Our bodies are amazing systems that work only as well as we replenish it with the right foods and nutrients. While our bodies can store certain types of vitamins and minerals, some need to be replenished daily while others last a bit longer. Vitamin B6 and niacin [Vitamin B3] are two of those things that need to be constantly resupplied.

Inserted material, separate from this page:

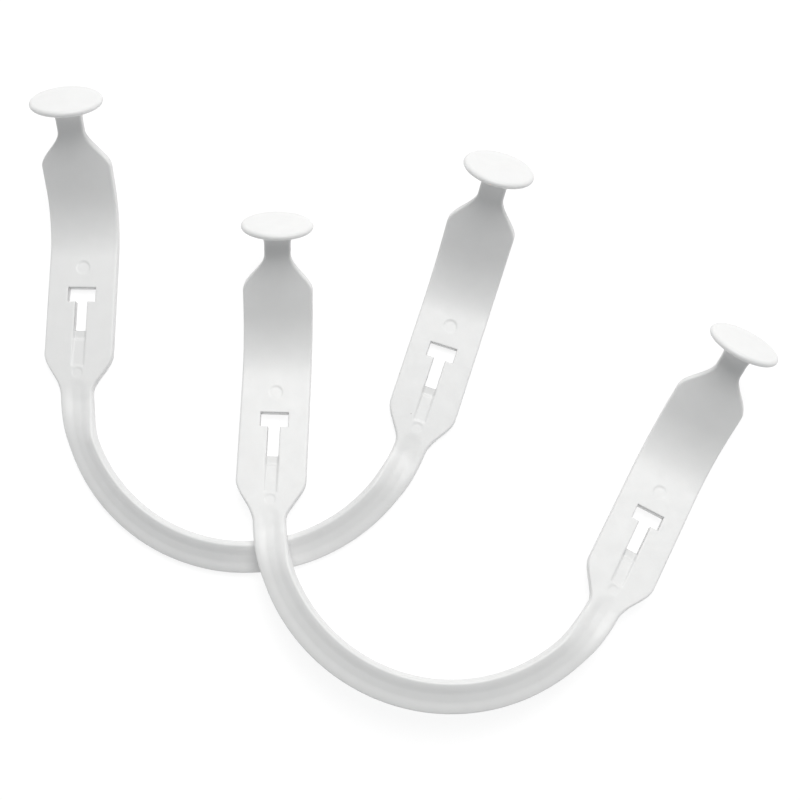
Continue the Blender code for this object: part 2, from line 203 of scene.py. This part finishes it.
def arm_frames(side, sweep, u):
    """For places u along an arm: underside centreline points and forward, outward, upward rows."""
    sign = SIDES[side]
    angle = np.minimum(sweep, sweep + u / BOW_RADIUS)
    flat = np.zeros_like(u)
    vertical = np.array([0.0, 0.0, 1.0])
    forward = np.column_stack((sign * np.cos(angle), np.sin(angle), flat))
    level_outward = np.column_stack((sign * np.sin(angle), -np.cos(angle), flat))
    lean = (BAND_LEAN * (1.0 - ease(u, ARM_HINGE_PLACE - TWIST_LENGTH, ARM_HINGE_PLACE)))[:, None]
    outward = level_outward * np.cos(lean) - vertical * np.sin(lean)
    upward = vertical * np.cos(lean) + level_outward * np.sin(lean)
    centre_height = (strip_width(u)[:, None] * np.sin(lean) + THICKNESS * np.cos(lean)) / 2
    bow = np.column_stack((sign * np.sin(angle), 1.0 - np.cos(angle), flat)) * BOW_RADIUS
    point = bow + vertical * centre_height - upward * THICKNESS / 2
    point = point + forward * np.clip(u, 0.0, PADDLE_FLAT_LENGTH)[:, None]
    bend = np.clip((u - PADDLE_FLAT_LENGTH) / HOOK_RADIUS, 0.0, HOOK_ANGLE)[:, None]
    point = point + forward * HOOK_RADIUS * np.sin(bend) + upward * HOOK_RADIUS * (1.0 - np.cos(bend))
    straight = np.maximum(u - PADDLE_FLAT_LENGTH - HOOK_RADIUS * HOOK_ANGLE, 0.0)[:, None]
    turned_forward = forward * np.cos(bend) + upward * np.sin(bend)
    turned_upward = upward * np.cos(bend) - forward * np.sin(bend)
    return point + turned_forward * straight, turned_forward, outward, turned_upward


# ---------------------------------------------------------------- relief of the top and underside


def slot_distance(along, across):
    """Distance outside the T-shaped slot."""
    across = np.abs(across)
    shoulder = SLOT_START + SLOT_STEM_LENGTH
    stem = np.hypot(
        np.maximum(across - SLOT_STEM_WIDTH / 2, 0.0),
        np.maximum(np.maximum(SLOT_START - along, along - SLOT_HEAD), 0.0),
    )
    bar = np.hypot(
        np.maximum(across - SLOT_BAR_WIDTH / 2, 0.0),
        np.maximum(np.maximum(shoulder - along, along - SLOT_HEAD), 0.0),
    )
    return np.minimum(stem, bar)


def in_slot(along, across):
    return slot_distance(along, across) <= 0.0


def rim_drop(along, across):
    """How far a rounded edge of the slot falls away."""
    inside = np.clip(SLOT_RIM - slot_distance(along, across), 0.0, SLOT_RIM)
    return SLOT_RIM - np.sqrt(SLOT_RIM * SLOT_RIM - inside * inside)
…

“Niacin helps metabolize food into energy and also synthesizes fatty acids. The Office of Dietary Supplements describes vitamin B-6 as extremely versatile because it’s involved in more than 100 chemical actions throughout your body. It helps metabolize amino acids, produces neurotransmitters and supports your immune system. One cup of diced portobello mushrooms contains 0.13 milligrams, or 10 percent of your recommended dietary allowance for vitamin B6. The same portion supplies 3.87 milligrams of niacin, which is 24 percent of your RDA.” -LiveStrong.com

 

And it doesn’t stop with just those nutritional benefits above, portobello mushrooms are low in carbs and offer a wonderful substitute for meat. Overall, portobello mushrooms sore in health benefits and are also versatile in the way you can prep them, which make them that much more fun to add to your regular purchases at the market.

 

How to Eat Portobello Mushrooms

While you can always stop into Ports of Italy The Kennebunks to taste our portobello special when it hits the menu, you can also try our some simple recipes at home to begin!

– Stir Fry: Clean mushrooms with a damp cloth (don’t rinse as they’ll absorb too much water!) and chop them up into cubes or strips. Drizzle a small amount of oil in a pan and cook until they are soft. Serve with other veggies as a side dish.

– Grill: Use portobello mushrooms as a meat substitute. Grill them up and serve with veg and sauce to taste on a soft burger bun.

– Stuffed: Use these mushrooms as an edible bowl to fill with your favorite things whether it’s a couscous and veg mix or a seafood salad.

Add them to sauces! Use as meat substitutes in lasagna, tacos, and burgers. Don’t be shy to experiment with flavors and really discover how you like your portobello mushrooms the best!